[JSON records of objects]

-- begin --

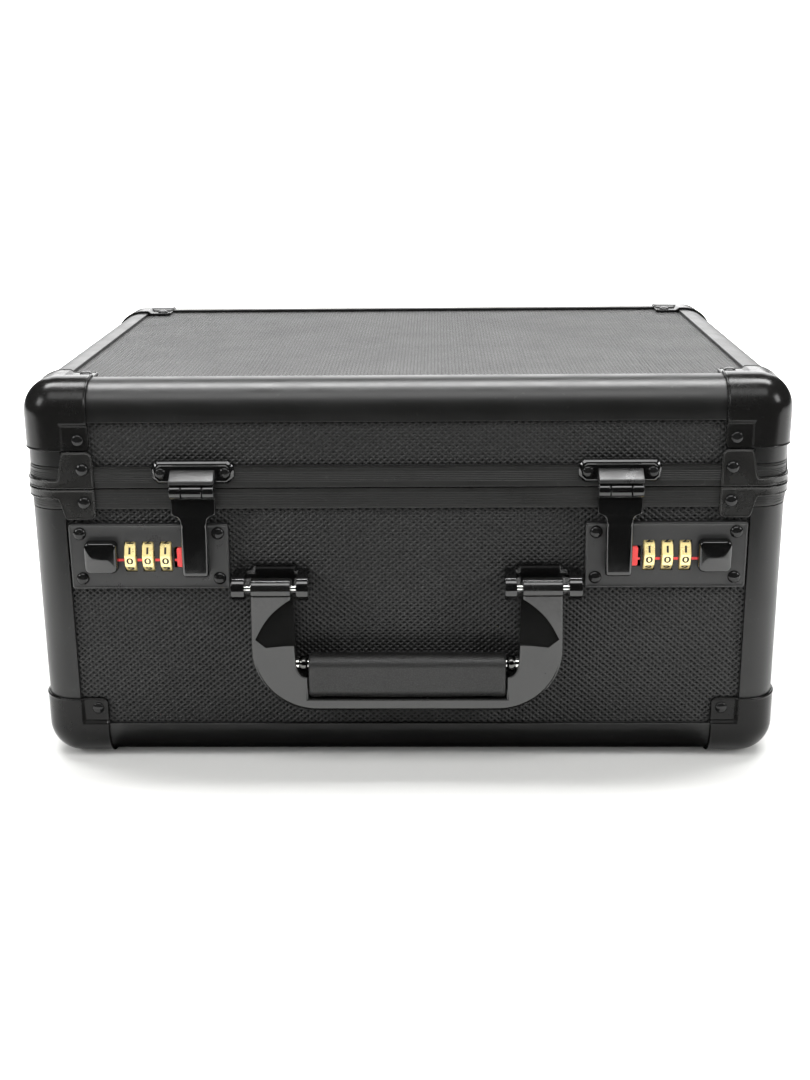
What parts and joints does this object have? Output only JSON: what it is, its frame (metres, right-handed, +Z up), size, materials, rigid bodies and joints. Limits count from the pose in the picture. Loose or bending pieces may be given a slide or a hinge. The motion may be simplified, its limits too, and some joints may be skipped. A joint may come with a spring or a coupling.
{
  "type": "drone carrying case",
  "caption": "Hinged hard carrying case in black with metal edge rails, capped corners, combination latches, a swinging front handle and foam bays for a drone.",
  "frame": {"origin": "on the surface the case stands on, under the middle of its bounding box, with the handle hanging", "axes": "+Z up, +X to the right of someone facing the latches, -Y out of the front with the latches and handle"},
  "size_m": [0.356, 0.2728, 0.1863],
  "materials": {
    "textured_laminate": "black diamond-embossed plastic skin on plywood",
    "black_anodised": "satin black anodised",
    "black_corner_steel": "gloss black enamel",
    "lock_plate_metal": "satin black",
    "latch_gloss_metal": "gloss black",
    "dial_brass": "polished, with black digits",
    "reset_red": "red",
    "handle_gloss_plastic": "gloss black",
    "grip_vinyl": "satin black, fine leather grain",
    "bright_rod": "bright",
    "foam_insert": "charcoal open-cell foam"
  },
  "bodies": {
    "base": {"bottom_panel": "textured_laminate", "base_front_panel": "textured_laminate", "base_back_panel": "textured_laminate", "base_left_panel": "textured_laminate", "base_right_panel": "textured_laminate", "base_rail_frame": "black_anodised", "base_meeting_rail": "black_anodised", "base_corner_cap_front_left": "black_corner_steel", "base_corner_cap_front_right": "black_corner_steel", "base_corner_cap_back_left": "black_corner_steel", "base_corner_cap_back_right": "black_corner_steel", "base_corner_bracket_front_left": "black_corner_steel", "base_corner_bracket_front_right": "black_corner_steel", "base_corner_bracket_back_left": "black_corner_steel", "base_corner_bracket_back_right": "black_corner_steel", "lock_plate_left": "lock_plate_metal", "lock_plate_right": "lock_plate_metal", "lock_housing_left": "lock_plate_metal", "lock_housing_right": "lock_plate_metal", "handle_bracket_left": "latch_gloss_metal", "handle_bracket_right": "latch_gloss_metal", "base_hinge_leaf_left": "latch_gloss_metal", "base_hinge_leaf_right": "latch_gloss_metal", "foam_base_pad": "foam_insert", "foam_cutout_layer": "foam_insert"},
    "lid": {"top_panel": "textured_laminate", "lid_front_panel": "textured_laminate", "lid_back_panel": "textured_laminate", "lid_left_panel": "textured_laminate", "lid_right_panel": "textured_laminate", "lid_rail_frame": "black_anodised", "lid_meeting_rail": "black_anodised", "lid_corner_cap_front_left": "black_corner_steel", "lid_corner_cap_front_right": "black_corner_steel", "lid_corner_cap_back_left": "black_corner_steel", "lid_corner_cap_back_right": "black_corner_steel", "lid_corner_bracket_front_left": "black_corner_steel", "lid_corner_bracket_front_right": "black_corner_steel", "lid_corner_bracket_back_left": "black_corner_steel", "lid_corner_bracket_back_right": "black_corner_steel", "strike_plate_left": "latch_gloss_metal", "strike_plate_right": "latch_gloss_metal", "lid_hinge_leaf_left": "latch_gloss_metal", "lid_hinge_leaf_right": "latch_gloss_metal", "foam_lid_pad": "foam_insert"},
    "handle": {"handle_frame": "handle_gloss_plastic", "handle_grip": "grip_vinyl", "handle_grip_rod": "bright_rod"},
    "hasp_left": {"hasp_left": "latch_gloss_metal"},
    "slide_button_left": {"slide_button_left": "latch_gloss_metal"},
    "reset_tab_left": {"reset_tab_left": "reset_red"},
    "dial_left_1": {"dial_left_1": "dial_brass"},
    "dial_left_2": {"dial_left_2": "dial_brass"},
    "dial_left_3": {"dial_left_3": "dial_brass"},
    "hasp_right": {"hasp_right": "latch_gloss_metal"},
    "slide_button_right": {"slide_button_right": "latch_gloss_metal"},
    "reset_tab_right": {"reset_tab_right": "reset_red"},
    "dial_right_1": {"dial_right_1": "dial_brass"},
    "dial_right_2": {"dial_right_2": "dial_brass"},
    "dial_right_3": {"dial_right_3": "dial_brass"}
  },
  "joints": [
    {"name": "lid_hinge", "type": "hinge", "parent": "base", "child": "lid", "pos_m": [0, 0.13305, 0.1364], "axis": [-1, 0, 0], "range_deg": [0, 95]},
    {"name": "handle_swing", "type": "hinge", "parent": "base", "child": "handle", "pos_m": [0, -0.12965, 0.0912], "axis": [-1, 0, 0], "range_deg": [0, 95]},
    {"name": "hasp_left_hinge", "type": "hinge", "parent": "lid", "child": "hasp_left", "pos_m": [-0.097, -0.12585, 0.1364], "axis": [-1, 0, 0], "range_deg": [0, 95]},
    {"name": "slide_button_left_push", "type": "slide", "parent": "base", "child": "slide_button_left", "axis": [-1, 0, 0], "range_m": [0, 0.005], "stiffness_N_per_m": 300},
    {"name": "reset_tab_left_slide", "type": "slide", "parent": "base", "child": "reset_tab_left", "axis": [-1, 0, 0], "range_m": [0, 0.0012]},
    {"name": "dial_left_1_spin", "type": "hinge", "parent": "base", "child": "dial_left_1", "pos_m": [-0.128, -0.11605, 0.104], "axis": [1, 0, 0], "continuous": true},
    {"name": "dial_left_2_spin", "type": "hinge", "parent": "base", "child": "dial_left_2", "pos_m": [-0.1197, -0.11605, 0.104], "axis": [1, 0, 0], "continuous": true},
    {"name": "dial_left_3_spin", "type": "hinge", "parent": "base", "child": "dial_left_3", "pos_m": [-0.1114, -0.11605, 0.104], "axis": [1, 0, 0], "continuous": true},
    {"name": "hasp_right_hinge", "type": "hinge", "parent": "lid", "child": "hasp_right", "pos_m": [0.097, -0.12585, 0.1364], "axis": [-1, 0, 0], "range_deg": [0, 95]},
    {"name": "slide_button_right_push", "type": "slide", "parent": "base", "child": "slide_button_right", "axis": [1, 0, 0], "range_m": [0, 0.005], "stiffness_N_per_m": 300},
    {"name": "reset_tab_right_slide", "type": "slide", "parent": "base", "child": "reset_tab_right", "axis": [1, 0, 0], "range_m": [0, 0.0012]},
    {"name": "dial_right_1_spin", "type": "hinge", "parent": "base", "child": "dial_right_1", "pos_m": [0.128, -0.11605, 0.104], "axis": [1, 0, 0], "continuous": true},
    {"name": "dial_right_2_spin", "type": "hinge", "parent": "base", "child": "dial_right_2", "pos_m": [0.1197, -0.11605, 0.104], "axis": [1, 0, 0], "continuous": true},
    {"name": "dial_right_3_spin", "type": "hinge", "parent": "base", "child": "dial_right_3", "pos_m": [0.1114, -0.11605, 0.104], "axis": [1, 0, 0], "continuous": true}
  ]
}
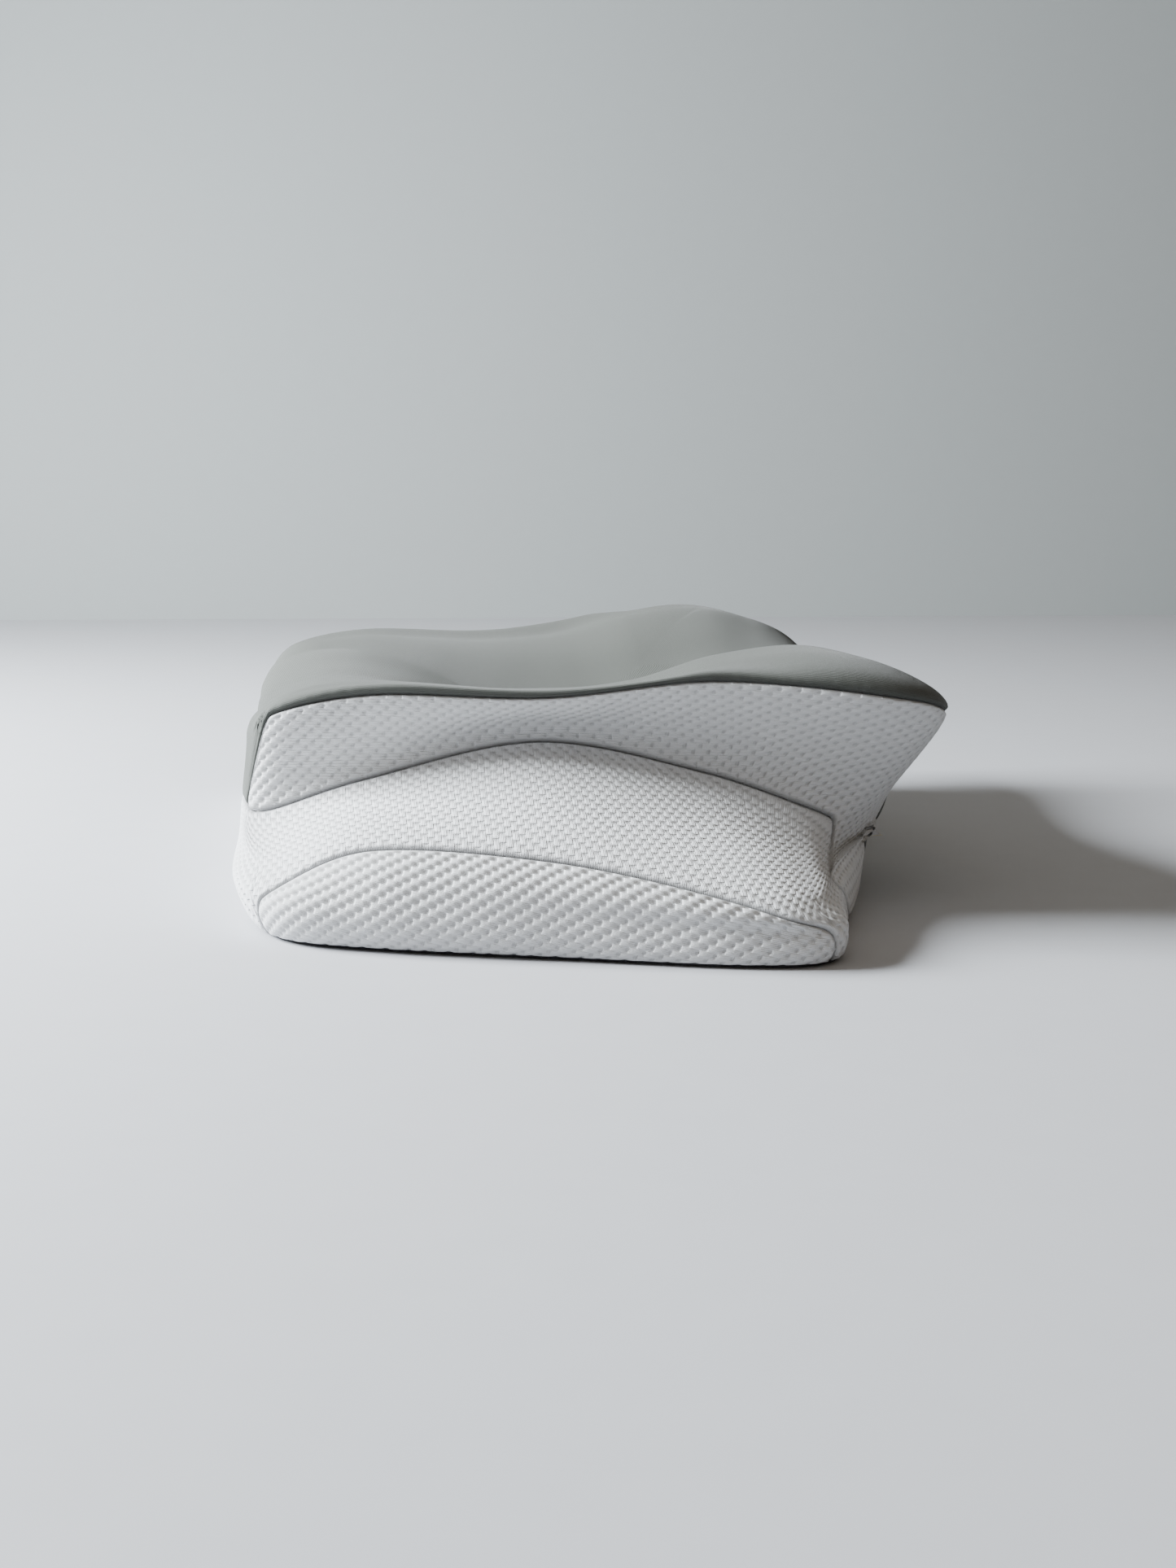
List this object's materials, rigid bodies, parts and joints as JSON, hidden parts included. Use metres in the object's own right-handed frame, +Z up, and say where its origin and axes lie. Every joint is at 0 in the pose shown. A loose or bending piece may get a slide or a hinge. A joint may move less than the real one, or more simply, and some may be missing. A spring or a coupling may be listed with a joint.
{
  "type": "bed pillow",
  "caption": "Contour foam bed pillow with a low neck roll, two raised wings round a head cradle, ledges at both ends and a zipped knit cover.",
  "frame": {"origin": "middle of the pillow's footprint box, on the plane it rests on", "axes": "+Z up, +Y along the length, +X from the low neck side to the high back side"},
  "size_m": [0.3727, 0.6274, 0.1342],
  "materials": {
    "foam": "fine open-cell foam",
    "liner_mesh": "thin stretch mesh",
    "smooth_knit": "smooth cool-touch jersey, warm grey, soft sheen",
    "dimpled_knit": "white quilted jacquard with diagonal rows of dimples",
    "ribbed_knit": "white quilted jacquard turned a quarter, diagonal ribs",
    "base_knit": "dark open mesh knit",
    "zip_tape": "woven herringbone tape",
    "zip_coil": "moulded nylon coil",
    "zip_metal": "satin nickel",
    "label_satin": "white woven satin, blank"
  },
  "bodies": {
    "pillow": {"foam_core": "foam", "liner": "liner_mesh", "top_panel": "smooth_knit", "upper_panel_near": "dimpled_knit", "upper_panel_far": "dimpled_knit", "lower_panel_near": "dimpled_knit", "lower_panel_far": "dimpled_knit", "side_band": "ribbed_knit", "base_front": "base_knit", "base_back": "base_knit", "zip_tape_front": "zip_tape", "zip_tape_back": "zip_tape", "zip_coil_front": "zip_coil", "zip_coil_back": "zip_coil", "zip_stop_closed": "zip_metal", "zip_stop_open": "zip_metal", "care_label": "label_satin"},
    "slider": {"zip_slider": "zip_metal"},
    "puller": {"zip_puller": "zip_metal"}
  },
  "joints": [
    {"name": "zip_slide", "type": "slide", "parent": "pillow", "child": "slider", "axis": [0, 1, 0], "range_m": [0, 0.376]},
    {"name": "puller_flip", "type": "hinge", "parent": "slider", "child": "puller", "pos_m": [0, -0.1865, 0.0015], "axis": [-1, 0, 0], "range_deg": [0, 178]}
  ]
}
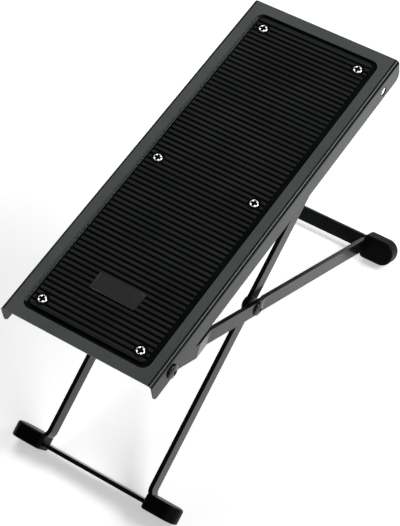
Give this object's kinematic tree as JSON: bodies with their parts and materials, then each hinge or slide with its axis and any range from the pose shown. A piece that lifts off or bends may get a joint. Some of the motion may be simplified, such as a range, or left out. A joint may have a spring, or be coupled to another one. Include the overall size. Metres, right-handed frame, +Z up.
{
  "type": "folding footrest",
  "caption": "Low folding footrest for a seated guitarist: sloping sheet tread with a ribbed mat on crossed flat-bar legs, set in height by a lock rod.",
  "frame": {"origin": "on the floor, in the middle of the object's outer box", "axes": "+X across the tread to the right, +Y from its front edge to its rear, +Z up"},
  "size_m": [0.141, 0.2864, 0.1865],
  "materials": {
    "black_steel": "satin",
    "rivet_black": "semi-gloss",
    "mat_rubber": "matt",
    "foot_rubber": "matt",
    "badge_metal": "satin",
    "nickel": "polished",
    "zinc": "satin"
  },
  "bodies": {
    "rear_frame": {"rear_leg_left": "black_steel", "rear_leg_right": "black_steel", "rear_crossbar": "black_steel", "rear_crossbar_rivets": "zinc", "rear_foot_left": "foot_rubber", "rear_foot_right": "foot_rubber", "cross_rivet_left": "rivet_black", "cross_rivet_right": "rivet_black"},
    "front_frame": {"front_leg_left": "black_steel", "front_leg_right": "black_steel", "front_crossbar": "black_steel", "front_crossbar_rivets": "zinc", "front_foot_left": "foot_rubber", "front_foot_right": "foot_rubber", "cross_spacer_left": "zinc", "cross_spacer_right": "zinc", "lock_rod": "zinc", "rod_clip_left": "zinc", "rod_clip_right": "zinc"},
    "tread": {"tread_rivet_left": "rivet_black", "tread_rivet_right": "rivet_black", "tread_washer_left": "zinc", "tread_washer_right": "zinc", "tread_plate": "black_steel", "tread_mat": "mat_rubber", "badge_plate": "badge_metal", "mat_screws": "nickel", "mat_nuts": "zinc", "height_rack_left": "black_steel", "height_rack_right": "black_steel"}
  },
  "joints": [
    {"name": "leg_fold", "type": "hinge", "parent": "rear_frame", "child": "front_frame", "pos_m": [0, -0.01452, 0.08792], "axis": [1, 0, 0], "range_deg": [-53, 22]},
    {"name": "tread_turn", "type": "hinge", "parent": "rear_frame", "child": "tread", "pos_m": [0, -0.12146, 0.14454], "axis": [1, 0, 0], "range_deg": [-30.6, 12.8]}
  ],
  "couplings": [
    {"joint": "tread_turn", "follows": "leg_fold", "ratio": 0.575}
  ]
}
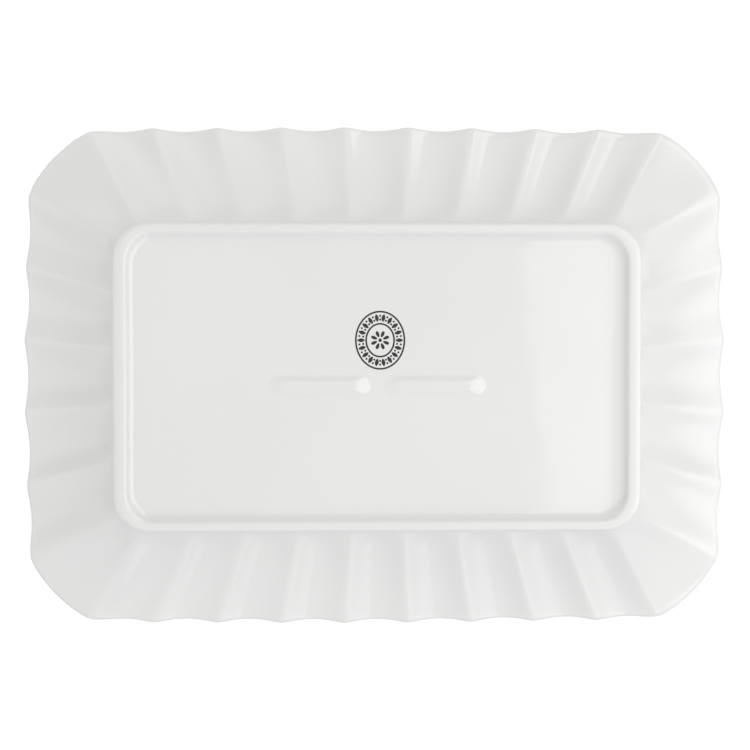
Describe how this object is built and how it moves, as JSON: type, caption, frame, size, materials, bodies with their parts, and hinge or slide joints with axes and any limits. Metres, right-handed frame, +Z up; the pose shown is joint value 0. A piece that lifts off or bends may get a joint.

-- end --

— Exercise —
Copy each line of the listing that includes "handed".

— Solution for this task —
What parts and joints does this object have? Output only JSON: what it is, its frame (metres, right-handed, +Z up), size, materials, rigid bodies and joints. Limits count from the pose in the picture. Loose or bending pieces may be given a slide or a hinge. The motion may be simplified, its limits too, and some joints may be skipped. A joint may come with a spring or a coupling.
List this object's materials, rigid bodies, parts and joints as JSON, hidden parts included. Use metres in the object's own right-handed frame, +Z up, and say where its origin and axes lie. Every joint is at 0 in the pose shown. A loose or bending piece may get a slide or a hinge. A joint may move less than the real one, or more simply, and some may be missing. A spring or a coupling may be listed with a joint.
Give this object's kinematic tree as JSON: bodies with their parts and materials, then each hinge or slide with its axis and any range from the pose shown. A piece that lifts off or bends may get a joint. Some of the motion may be simplified, such as a range, or left out. A joint may have a spring, or be coupled to another one. Include the overall size. Metres, right-handed frame, +Z up.
Describe how this object is built and how it moves, as JSON: type, caption, frame, size, materials, bodies with their parts, and hinge or slide joints with axes and any limits. Metres, right-handed frame, +Z up; the pose shown is joint value 0. A piece that lifts off or bends may get a joint.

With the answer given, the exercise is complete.